Karen: That’s almost everything in art. Almost all contemporary art is influenced by the fact that we live in a networked society.

Cory: That’s fine you know. It is going to be seamlessly integrated into everything else.  Which is what it should be. But pure Internet art, I think, should stay on the Internet.

********

Also:

Karen: So, if I understand you correctly, you are saying that it is the responsibility of the artist to transform his Internet art piece in that way that it fits into the gallery space.
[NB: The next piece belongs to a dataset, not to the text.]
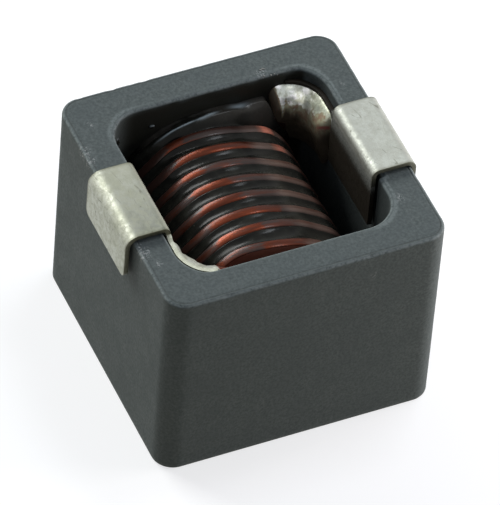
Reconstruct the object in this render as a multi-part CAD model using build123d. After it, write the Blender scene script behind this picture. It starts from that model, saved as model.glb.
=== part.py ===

It is not the gallery that has to change its economic model of exhibiting because of theirmission statement or whatever.

Cory: Yes.

******

Verschooren sums up this strategy as roughly “the art needs to change to fit the gallery, instead of the gallery needs to change to fit the art.”  Arcangel answers affirmatively, but I wonder if it is this simple.  One thing I think is that Post Internet art does not just bend itself to work as “art,” it also changes one’s conception of “art.”  Working in the confines of the white cube are not necessarily always limiting to artists.  By playing with that history of what has been marked as “art” and successfully entering into that dialogue, these artists are changing what one thinks of as “art” in the same way that Daniel Buren, Michael Asher or earlier artists like Jasper Johns or (of course) Duchamp worked within the gallery to change what could be shown in the gallery and thus be reflected upon as “art”.

Karen: So, if I understand you correctly, you are saying that it is the responsibility of the
artist to transform his Internet art piece in that way that it fits into the gallery space. It is
not the gallery that has to change its economic model of exhibiting because of their
mission statement or whatever.
Cory: Yes.

It’s a two-way street and the best piece’s, including pieces by Arcangel, are able to be read as “art,” and do it well enough that they demand “art” to re-evaluate its conception of itself.